>> START Source excerpt

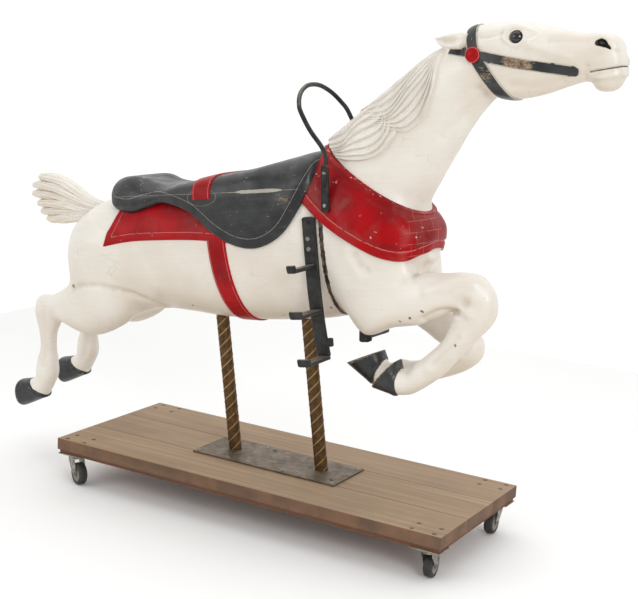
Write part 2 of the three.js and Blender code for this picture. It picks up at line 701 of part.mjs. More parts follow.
const eyeBall = (side, grow = 0) =>
  ball([EYE.u, side * EYE.y, EYE.w], [EYE.radius + grow, EYE.radius + grow, EYE.radius + grow], SIDES.eye);

const fitted = carving.subtract(join([
  poleSockets(), eyeBall(-1, FIT), eyeBall(1, FIT), hoop(FIT), stirrup(-1, FIT), stirrup(1, FIT),
]));

const group = new THREE.Group();

const leap = new THREE.Group();
leap.applyMatrix4(LEAP);
group.add(leap);

const iron = () => finish(0x2b2b2c, 0.5, 0.6);
leap.add(
  named('horse', geometryOf(fitted), finish(0xe8e2d8, 0.45)),
  named('eye_right', geometryOf(eyeBall(-1)), finish(0x141416, 0.08)),
  named('eye_left', geometryOf(eyeBall(1)), finish(0x141416, 0.08)),
  named('hand_hoop', geometryOf(hoop()), iron()),
  named('stirrup_right', geometryOf(stirrup(-1)), iron()),
  named('stirrup_left', geometryOf(stirrup(1)), iron()),
);

group.add(
  named('pole_rear', geometryOf(pole(POLE.rear)), finish(0x5b4325, 0.4, 0.8)),
  named('pole_front', geometryOf(pole(POLE.front)), finish(0x5b4325, 0.4, 0.8)),
  named('foot_plate', plate(), finish(0x6a675f, 0.5, 0.7)),
  named('plywood_sheet', ply(), finish(0x8a5a3a, 0.8)),
);
for (let k = 0; k < DECK.boards; k++) {
  group.add(named(`deck_board_${k + 1}`, board(k), finish(0x9a8672, 0.85)));
}

// Castors at the corners, each fork turned its own way.
[[-1, -1], [1, -1], [1, 1], [-1, 1]].forEach(([sx, sy], k) => {
  const corner = new THREE.Group();
  corner.position.set(sx * CASTOR.atX, sy * CASTOR.atY, 0);
  const swivel = new THREE.Group();
  swivel.rotation.z = THREE.MathUtils.degToRad(CASTOR_TURN[k]);
  corner.add(named(`castor_${k + 1}_plate`, castorPlate(), finish(ZINC, 0.45, 0.8)), swivel);
  swivel.add(
    named(`castor_${k + 1}_fork`, castorFork(), finish(ZINC, 0.45, 0.8)),
    named(`castor_${k + 1}_axle`, castorAxle(), finish(ZINC, 0.4, 0.8)),
    named(`castor_${k + 1}_wheel`, castorWheel(), finish(0x4a4844, 0.7)),
  );
  group.add(corner);
});

// The origin lies under the middle of the whole piece.
const reach = new THREE.Box3().setFromObject(group, true);
group.position.x = -(reach.min.x + reach.max.x) / 2;

export default group;
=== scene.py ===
# %% [markdown]
# # A carousel horse on its rolling stand
#
# The piece is a leaping horse, carved and glued up from blocks of basswood and painted
# cream, with a black saddle and red cloths that are carved from the same wood. Two
# twisted brass poles carry it over a plank stand on four castors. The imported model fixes
# where everything stands. This script dresses it: it works the carving out anew as fine
# surfaces, and gives every piece a finish made of nodes.

# %% The frame
import json
import math

import bpy
import numpy as np
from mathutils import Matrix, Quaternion, Vector

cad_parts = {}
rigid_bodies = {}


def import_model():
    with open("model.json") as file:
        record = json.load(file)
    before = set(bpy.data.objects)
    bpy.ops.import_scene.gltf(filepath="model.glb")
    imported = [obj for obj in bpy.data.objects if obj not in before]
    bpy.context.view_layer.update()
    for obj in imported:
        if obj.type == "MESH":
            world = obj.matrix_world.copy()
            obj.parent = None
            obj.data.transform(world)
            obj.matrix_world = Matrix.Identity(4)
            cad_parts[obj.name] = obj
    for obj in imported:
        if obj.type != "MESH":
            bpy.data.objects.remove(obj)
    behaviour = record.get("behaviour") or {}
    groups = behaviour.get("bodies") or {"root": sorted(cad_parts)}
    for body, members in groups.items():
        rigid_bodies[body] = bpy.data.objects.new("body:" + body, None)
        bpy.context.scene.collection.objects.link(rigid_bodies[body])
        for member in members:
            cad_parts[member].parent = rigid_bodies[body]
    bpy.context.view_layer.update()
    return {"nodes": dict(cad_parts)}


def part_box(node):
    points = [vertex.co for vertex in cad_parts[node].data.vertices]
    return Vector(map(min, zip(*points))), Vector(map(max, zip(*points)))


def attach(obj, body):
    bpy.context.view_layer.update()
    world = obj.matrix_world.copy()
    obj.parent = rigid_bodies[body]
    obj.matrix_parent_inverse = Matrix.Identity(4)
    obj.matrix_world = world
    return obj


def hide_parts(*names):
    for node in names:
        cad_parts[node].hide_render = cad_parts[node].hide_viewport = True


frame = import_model()
NODES = frame["nodes"]

# %% [markdown]
# ## The horse's own frame
#
# The poles lean towards the tail, and the horse leans with them. Everything on the horse
# is easier to draw in a level frame: u runs forward along the back, y to the horse's
# left, w up the poles, all in millimetres. One function turns that frame back and
# carries it to the row frame, in metres. The deck's middle plank says where the poles'
# foot plate is.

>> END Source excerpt

◆ **What is needed**
Extract and reproduce exactly the lines opening with the line containing "corner.position.set(sx * CASTOR.atX, sy" and closing with the line containing "cad_parts[member].parent = rigid_bodies[body]", inclusive.

◆ **Task output**
  corner.position.set(sx * CASTOR.atX, sy * CASTOR.atY, 0);
  const swivel = new THREE.Group();
  swivel.rotation.z = THREE.MathUtils.degToRad(CASTOR_TURN[k]);
  corner.add(named(`castor_${k + 1}_plate`, castorPlate(), finish(ZINC, 0.45, 0.8)), swivel);
  swivel.add(
    named(`castor_${k + 1}_fork`, castorFork(), finish(ZINC, 0.45, 0.8)),
    named(`castor_${k + 1}_axle`, castorAxle(), finish(ZINC, 0.4, 0.8)),
    named(`castor_${k + 1}_wheel`, castorWheel(), finish(0x4a4844, 0.7)),
  );
  group.add(corner);
});

// The origin lies under the middle of the whole piece.
const reach = new THREE.Box3().setFromObject(group, true);
group.position.x = -(reach.min.x + reach.max.x) / 2;

export default group;
=== scene.py ===
# %% [markdown]
# # A carousel horse on its rolling stand
#
# The piece is a leaping horse, carved and glued up from blocks of basswood and painted
# cream, with a black saddle and red cloths that are carved from the same wood. Two
# twisted brass poles carry it over a plank stand on four castors. The imported model fixes
# where everything stands. This script dresses it: it works the carving out anew as fine
# surfaces, and gives every piece a finish made of nodes.

# %% The frame
import json
import math

import bpy
import numpy as np
from mathutils import Matrix, Quaternion, Vector

cad_parts = {}
rigid_bodies = {}


def import_model():
    with open("model.json") as file:
        record = json.load(file)
    before = set(bpy.data.objects)
    bpy.ops.import_scene.gltf(filepath="model.glb")
    imported = [obj for obj in bpy.data.objects if obj not in before]
    bpy.context.view_layer.update()
    for obj in imported:
        if obj.type == "MESH":
            world = obj.matrix_world.copy()
            obj.parent = None
            obj.data.transform(world)
            obj.matrix_world = Matrix.Identity(4)
            cad_parts[obj.name] = obj
    for obj in imported:
        if obj.type != "MESH":
            bpy.data.objects.remove(obj)
    behaviour = record.get("behaviour") or {}
    groups = behaviour.get("bodies") or {"root": sorted(cad_parts)}
    for body, members in groups.items():
        rigid_bodies[body] = bpy.data.objects.new("body:" + body, None)
        bpy.context.scene.collection.objects.link(rigid_bodies[body])
        for member in members:
            cad_parts[member].parent = rigid_bodies[body]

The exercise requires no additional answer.